Kaum bemerke ich diesen Umstand, reicht mein Unterbewusstsein unverzüglich (hauptsächlich positive) Erinnerungen an alles Mögliche nach. Zu den einprägendsten gehören mein erstes bewusstes Lächeln und der Moment, an dem ich zum letzten Mal Neid empfunden habe. Einschneidend war auch das Spielen von Szenen in der Schauspielschule, bei welchen ich ein Gefühl zum allerersten Mal spüren durfte. Dazu kommen natürlich ganz viele glückliche Erlebnisse mit meinen Liebsten.
Und dann sind da die weit weniger persönlichen, viel praktischeren Gedanken. Der Aufzug zum Beispiel. Ist es nicht unglaublich, dass er uns vertikal bewegen kann? Soweit ich weiss, gibt es kein anderes Tier, das sich – aufrecht und ohne Raumgewinn nach vorne – so weit nach oben bewegen kann. (Wobei, Fische können das auch, aber die leben im Wasser, das zählt nicht.) Woher kam wohl die Inspiration? Wie kommt man dazu, etwas zu erfinden, wofür es keine "Vorlage" gibt? Und schon habe ich hundert Ideen, wie das gewesen sein könnte. Keine Angst, ich verschone dich.
Oder ein anderer Gedanke: Wie hat sich wohl eine junge Frau gefühlt, die um 1899 mit ihrem Liebhaber telefonierte? Vielleicht hat sie sich nichts sehnlicher gewünscht, als ein Telefon, das sie in ihr Zimmer mitnehmen kann, statt unbequem an der Wand zu stehen. Ein Gerät ohne Schnur – unvorstellbar! Aber davon träumen, das geht... Was würde sie zu unseren heutigen Hosentaschentelefonen sagen?
Warum schätzen wir diese Erfindungen nicht mehr? Wieso wird alles zur Selbstverständlichkeit? Und wenn das scheinbar Unmögliche möglich wurde, wieso werde ich auch heute noch oft genug doof angeschaut, wenn ich behaupte, dass XY nicht unmöglich ist, wir nur noch keine Möglichkeit dafür kennen? Mein Plan B, sollte die Schauspielkarriere nicht klappen, ist übrigens ein Philosophiestudium. Macht Sinn, oder?
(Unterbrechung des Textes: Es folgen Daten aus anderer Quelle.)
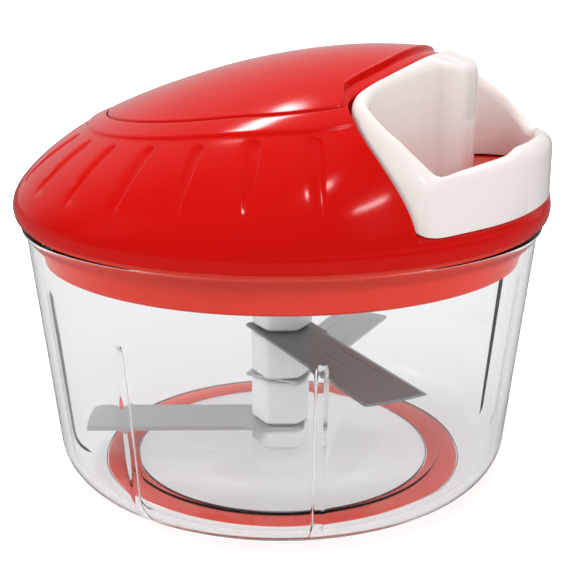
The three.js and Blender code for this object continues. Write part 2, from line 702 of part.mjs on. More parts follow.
// The lid base: a skirt, a flange that sits on the bowl's rim, and a plate with a bearing hole.
function makeLidBase() {
  const bore = bushRadius + seatGap;
  const flangeTop = flangeZ + flangeThickness;
  const base = turned([
    [bore, skirtZ], [skirtRadius - skirtChamfer, skirtZ], [skirtRadius, skirtZ + skirtChamfer],
    [skirtRadius, flangeZ], [flangeReach, flangeZ], [flangeReach, flangeTop],
    [skirtRadius - skirtWall, flangeTop], [skirtRadius - skirtWall, plateZ], [bore, plateZ],
  ], roundSides);
  return screwPlaces.reduce((body, place) => {
    const hole = peg(screwShankRadius + seatGap, skirtZ - cutOverrun, plateZ + cutOverrun, place);
    const head = peg(screwHeadRadius + seatGap, skirtZ - cutOverrun, skirtZ + screwHeadHeight + seatGap, place);
    return body.subtract(hole).subtract(head);
  }, base);
}

function makeSeal() {
  const inner = skirtRadius + seatGap;
  const high = flangeZ - seatGap;
  return turned([
    [inner, high - sealHeight], [inner + sealSection / 2, high - sealHeight],
    [sealRadius, high - sealHeight / 2], [sealRadius, high], [inner, high],
  ], roundSides);
}

function makeScrew([x, y]) {
  const low = skirtZ + seatGap / 2;
  const headTop = low + screwHeadHeight;
  const high = skirtZ + screwLength;
  const screw = turned([
    [0, low], [screwHeadRadius, low], [screwHeadRadius, headTop], [screwShankRadius, headTop],
    [screwShankRadius, high - screwShankRadius], [0, high],
  ], smallSides);
  const slot = screwHeadRadius / 6;
  const cut = prism([[-screwPitRim, -slot], [screwPitRim, -slot], [screwPitRim, slot], [-screwPitRim, slot]],
    low - cutOverrun, low + screwHeadHeight / 2);
  const cross = cut.add(cut.rotate([0, 0, 90]));
  return screw.subtract(cross).translate([x, y, 0]);
}

function makeBush() {
  const bore = journalRadius + seatGap;
  return turned([
    [bore, skirtZ], [bushRadius, skirtZ],
    [bushRadius, plateZ + seatGap / 2], [bushFlange, plateZ + seatGap / 2],
    [bushFlange, plateZ + bushFlangeThickness], [bore, plateZ + bushFlangeThickness],
  ]);
}

// The drive spindle: a hexagonal dog below, a journal in the bush, and a disc that carries the ratchet.
function makeSpindle() {
  const discTop = discZ + spindleDiscThickness;
  const shaft = turnedRing(0, journalRadius, skirtZ + seatGap, discZ + seatGap, middleSides);
  const disc = turnedRing(0, spindleDiscRadius, discZ, discTop, middleSides);
  const dog = prism(roundedHexagon(dogFlats, seatGap, hubAngle), hubTopZ - dogDepth, skirtZ + 2 * seatGap);
  const bore = peg(axleRadius + seatGap, axleLowZ - seatGap, discTop + cutOverrun);
  return shaft.add(disc).add(dog).subtract(bore);
}

// The ratchet ring: saw teeth that point inwards.
function makeRatchet() {
  const teeth = [];
  for (let n = 0; n < ratchetTeeth; n++) {
    const tip = ratchetFaceAngle + (n * TAU) / ratchetTeeth;
    teeth.push(polar(ratchetRootRadius, tip - ratchetFaceLean));
    teeth.push(polar(ratchetTipRadius, tip));
  }
  return prism(circle(ratchetOuterRadius, middleSides), ratchetZ, ratchetZ + ratchetHeight, [teeth.reverse()]);
}

// A pawl: an eye on its pin and a tail that leans into the teeth.
function makePawl(turn) {
  const low = ratchetZ + ratchetHeight - pawlThickness;
  const pin = new THREE.Vector2(...polar(pawlPinCircle, turn));
  const tip = new THREE.Vector2(...polar(pawlTipRadius, turn + pawlLead));
  const along = tip.clone().sub(pin).normalize();
  const side = new THREE.Vector2(-along.y, along.x).multiplyScalar(pawlTailWidth / 2);
  const tail = [pin.clone().sub(side), tip.clone().sub(side), tip.clone().add(side), pin.clone().add(side)];
  const body = prism(tail.map((p) => [p.x, p.y]), low, low + pawlThickness)
    .add(prism(circle(pawlEyeRadius, smallSides, pin.x, pin.y), low, low + pawlThickness));
  return body.subtract(peg(pawlPinRadius + seatGap, low - cutOverrun, carrierZ, [pin.x, pin.y]));
}

function makePawlPin(turn) {
  const low = ratchetZ + ratchetHeight - pawlThickness - seatGap;
  const high = carrierZ + reelCarrierThickness / 2;
  return peg(pawlPinRadius, low, high, polar(pawlPinCircle, turn));
}

function makeWasher() {
  return turnedRing(axleRadius + seatGap, washerRadius, washerTopZ - washerThickness, washerTopZ, smallSides);
}

// The reel: a pawl carrier below, a neck, and a flanged drum that is hollow for the spring.
function makeReel() {
  const bore = axleRadius + seatGap;
  const neckTop = grooveZ - reelFlangeThickness;
  const chamber = drumRadius - drumWall;
  const reel = turned([
    [bore, washerTopZ + seatGap], [reelSleeveRadius, washerTopZ + seatGap], [reelSleeveRadius, carrierZ],
    [reelCarrierRadius, carrierZ], [reelCarrierRadius, carrierZ + reelCarrierThickness],
    [reelNeckRadius, carrierZ + reelCarrierThickness], [reelNeckRadius, neckTop], [reelFlangeRadius, neckTop],
    [reelFlangeRadius, grooveZ], [drumRadius, grooveZ], [drumRadius, grooveZ + reelGrooveHeight],
    [reelFlangeRadius, grooveZ + reelGrooveHeight], [reelFlangeRadius, reelTopZ], [chamber, reelTopZ],
    [chamber, grooveZ], [bore, grooveZ],
  ]);
  const holeTop = carrierZ + reelCarrierThickness / 2 + seatGap;
  return pawlTurns.reduce((body, turn) => {
    const place = polar(pawlPinCircle, turn);
    return body.subtract(peg(pawlPinRadius + seatGap, carrierZ - cutOverrun, holeTop, place));
  }, reel);
}

function makeWinding() {
  const inner = drumRadius + seatGap;
  const outer = drumRadius + winding;
  const low = grooveZ + seatGap;
  const high = grooveZ + reelGrooveHeight - seatGap;
  const edge = cordRadius / 2;
  return turned([
    [inner, low], [outer - edge, low], [outer, low + edge],
    [outer, high - edge], [outer - edge, high], [inner, high],
  ]);
}

// The return spring: a flat strip wound in a spiral from the arbor out to the drum's wall.
function makeSpring() {
  const inner = arborRadius + seatGap;
  const outer = drumRadius - drumWall - seatGap - springThickness;
  const steps = springTurns * smallSides;
  const line = (extra) => Array.from({ length: steps + 1 }, (_, n) =>
    polar(inner + extra + ((outer - inner) * n) / steps, (n * TAU) / smallSides));
  const high = grooveZ + reelGrooveHeight;
  return prism([...line(0), ...line(springThickness).reverse()].reverse(), grooveZ + seatGap, high);
}

function makeArbor() {
  const high = reelTopZ + springCoverThickness;
  return turnedRing(axleRadius + seatGap, axleRadius + arborWall, grooveZ + seatGap, high, smallSides);
}

function makeSpringCover() {
  const outer = drumRadius - drumWall - seatGap;
  const low = grooveZ + reelGrooveHeight + seatGap;
  return turnedRing(arborRadius + seatGap, outer, low, low + springCoverThickness);
}

function makeAxle() {
  const edge = axleRadius / 4;
  const shaft = [[0, axleLowZ], [axleRadius, axleLowZ], [axleRadius, axleTopZ - edge]];
  return turned([...shaft, [axleRadius - edge, axleTopZ], [0, axleTopZ]], smallSides);
}

// The cord's eyelet in the notch wall.
function makeGuide() {
  const front = handleRear - notchGap - seatGap;
  const back = front - guideLength;
  const tube = rodAlongX(guideRadius, back, front, cordZ);
  const flange = rodAlongX(guideFlange, back - guideFlangeThickness, back, cordZ);
  const bore = rodAlongX(cordRadius + seatGap, back - guideFlange, front + cutOverrun, cordZ);
  return tube.add(flange).subtract(bore);
}

// The pull handle: one wall round its opening, its top in line with the dome, with a post for the cord.
// The knot goes in from below, so that the post's front stays plain.
function makeHandle() {
  const outside = loopPoints(outsideLoop);
  const opening = loopPoints(openingLoop);
  const rimRadius = handleFrontRadius - handleWall;
  const topAt = (p) => {
    const radius = Math.hypot(p.x, p.y);
    const inward = Math.min(rimRadius / radius, 1);
    return domeHeight(p.x * inward, p.y * inward) + handleRimProud;
  };
  const crownAt = (p) => topAt(p) + handleCrown * (p.y / handleHalfWidth) ** 2;
  const at = (p, z) => new THREE.Vector3(p.x, p.y, z);
  const sections = outside.map((o, n) => {
    const i = opening[n];
    const across = i.clone().sub(o).normalize();
    const round = handleEdgeRound;
    const half = round * (1 - Math.SQRT1_2);
    const [oIn, oHalf] = [o.clone().addScaledVector(across, round), o.clone().addScaledVector(across, half)];
    const [iIn, iHalf] = [i.clone().addScaledVector(across, -round), i.clone().addScaledVector(across, -half)];
    return [
      at(o, domeEdgeZ), at(o, topAt(o) - round), at(oHalf, crownAt(oHalf) - half), at(oIn, crownAt(oIn)),
      at(iIn, crownAt(iIn)), at(iHalf, crownAt(iHalf) - half), at(i, topAt(i) - round), at(i, domeEdgeZ),
    ];
  });
  const handle = looped(sections).intersect(notchSpace(-seatGap));
  const knotEnd = opening[0].x - knotBack;
  const bore = rodAlongX(cordRadius + seatGap, handleRear - cutOverrun, knotEnd, cordZ);
  const [back, front] = [knotEnd - knotLength - seatGap, knotEnd + seatGap];
  const side = knotRadius + seatGap;
  const pocket = prism([[back, -side], [front, -side], [front, side], [back, side]], domeEdgeZ, cordZ + side);
  return handle.subtract(bore).subtract(pocket);
}

function makeKnot() {
  const start = loopPoints(openingLoop)[0].x - knotLength - knotBack;
  return rodAlongX(knotRadius, start, start + knotLength, cordZ);
}

// The cord: a straight run from the reel, a bend before the guide, and a straight run to the knot.
function makeCord() {
  const mouth = handleRear - notchGap - seatGap - guideLength - guideFlangeThickness;
  const corner = new THREE.Vector3(mouth - 2 * cordRadius, 0, cordZ);
  const windRadius = drumRadius + winding + cordRadius + seatGap;
  const start = new THREE.Vector3(...polar(windRadius, -Math.acos(windRadius / corner.x)), cordZ);
  const before = corner.clone().add(start.clone().sub(corner).setLength(cordBend));
  const after = corner.clone().setX(corner.x + cordRadius);
  const end = corner.clone().setX(loopPoints(openingLoop)[0].x - knotLength - knotBack - seatGap);
  const path = new THREE.CurvePath();
  path.add(new THREE.LineCurve3(start, before));
  path.add(new THREE.QuadraticBezierCurve3(before, corner, after));
  path.add(new THREE.LineCurve3(after, end));
  const shape = new THREE.Shape(circle(cordRadius, cordSides).map(([x, y]) => new THREE.Vector2(x, y)));
  return solid(new THREE.ExtrudeGeometry(shape, { extrudePath: path, steps: cordSteps, bevelEnabled: false }));
}

const group = new THREE.Group();
group.name = "pull_cord_chopper";

function add(name, body, finish) {
  const mesh = new THREE.Mesh(geometryOf(body), new THREE.MeshStandardMaterial(finish));
  mesh.name = name;
  group.add(mesh);
}

add("bowl", makeBowl(), clearPlastic);
add("base_ring", makeBaseRing(), softRed);
add("pivot_pin", makePin(), steel);

add("hub_core", makeHubCore(), hubWhite);
add("lower_collar", makeCollar(lowerBladeZ + seatGap, middleBladeZ - bladeThickness - seatGap), hubWhite);
add("upper_collar", makeCollar(middleBladeZ + seatGap, upperBladeZ - bladeThickness - seatGap), hubWhite);
add("top_collar", makeCollar(upperBladeZ + seatGap, hubTopZ, hubTopFlats), hubWhite);
add("lower_blade", makeBlade(lowerBladeReach, lowerBladeZ, lowerBladeAngle), steel);
add("middle_blade", makeBlade(middleBladeReach, middleBladeZ, middleBladeAngle), steel);
add("upper_blade", makeBlade(upperBladeReach, upperBladeZ, upperBladeAngle), steel);

add("lid_base", makeLidBase(), lidRed);
add("lid_seal", makeSeal(), softRed);
add("lid_dome", makeDome(), lidRed);
add("top_panel", makePanel(), lidRed);
screwPlaces.forEach((place, n) => add(`lid_screw_${n + 1}`, makeScrew(place), steel));
add("drive_bush", makeBush(), hubWhite);
add("reel_axle", makeAxle(), steel);
add("spring_arbor", makeArbor(), steel);
add("cord_guide", makeGuide(), hubWhite);

add("drive_spindle", makeSpindle(), hubWhite);
add("ratchet_ring", makeRatchet(), darkPlastic);
add("thrust_washer", makeWasher(), steel);

add("reel", makeReel(), hubWhite);
add("cord_winding", makeWinding(), cordGrey);
add("return_spring", makeSpring(), steel);
add("spring_cover", makeSpringCover(), darkPlastic);
pawlTurns.forEach((turn, n) => {
  add(`pawl_pin_${n + 1}`, makePawlPin(turn), steel);
  add(`pawl_${n + 1}`, makePawl(turn), darkPlastic);
});

add("pull_handle", makeHandle(), handleWhite);
add("cord_knot", makeKnot(), cordGrey);
add("pull_cord", makeCord(), cordGrey);

export default group;
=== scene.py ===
# %% [markdown]
# # A pull-cord food chopper
# A clear bowl holds three blades on one hub. A red lid covers it, and a white handle sits in a notch of the
# lid. Pulling the handle draws out a cord, the cord turns a reel, and the reel turns the blades.
# The solids that move and collide come packed, as a fixed frame. This script dresses them: it makes the
# camera, the light, the finishes, and finer skins for the pieces that the eye rests on.

# %% Load the frame
import math

import bpy
import numpy as np
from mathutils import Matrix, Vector


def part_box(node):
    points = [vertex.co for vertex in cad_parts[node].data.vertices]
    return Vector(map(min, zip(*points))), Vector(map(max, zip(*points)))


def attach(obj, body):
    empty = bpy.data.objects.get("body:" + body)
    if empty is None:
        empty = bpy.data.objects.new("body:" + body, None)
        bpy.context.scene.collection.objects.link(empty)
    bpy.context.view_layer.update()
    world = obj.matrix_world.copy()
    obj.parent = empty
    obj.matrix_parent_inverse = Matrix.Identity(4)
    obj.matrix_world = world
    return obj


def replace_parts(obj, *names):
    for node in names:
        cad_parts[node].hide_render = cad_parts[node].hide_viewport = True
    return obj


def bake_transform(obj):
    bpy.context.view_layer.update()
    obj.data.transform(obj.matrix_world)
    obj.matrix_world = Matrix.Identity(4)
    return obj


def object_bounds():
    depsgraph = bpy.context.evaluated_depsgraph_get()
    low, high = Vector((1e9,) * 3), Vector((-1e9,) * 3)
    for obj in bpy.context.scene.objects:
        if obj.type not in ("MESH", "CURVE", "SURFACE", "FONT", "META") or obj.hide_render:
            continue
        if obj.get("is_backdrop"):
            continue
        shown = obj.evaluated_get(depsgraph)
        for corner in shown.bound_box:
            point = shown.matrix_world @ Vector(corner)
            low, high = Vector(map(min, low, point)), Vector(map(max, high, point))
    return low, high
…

Als nervtötender, unnötiger Kumpane sei hier der Selbstzweifel erwähnt. Der kommt auch sehr häufig vorbei, wir führen lange Diskussionen, und ich muss sagen, langsam aber sicher entwickelt sich eine innige Freundschaft zwischen uns. Mittlerweile habe ich immer Tee und Kekse im Haus, um auf seinen nächsten Besuch vorbereitet zu sein.
In diesem Sinne: Geniesse die Welt um dich herum, die Welt in deinem Kopf und den Tag in vollen Zügen.
Herzlich,
ani.actress
Schöne Gedanken! Da kam mir grad ein Song in den Sinn, einfach Mr. Pain mit Mr. Self-Doubt ersetzen. Der Refrain beschreibt in etwas deine Begegnung mit dem Selbstzweifel!
https://www.youtube.com/watch?v=JSGeZPm76-E
Ja,das Philosophiestudium macht Sinn! Wann triffst du diese Entscheidung? Ich hoffe, du musst sie gar nie treffen! Viel Erfolg!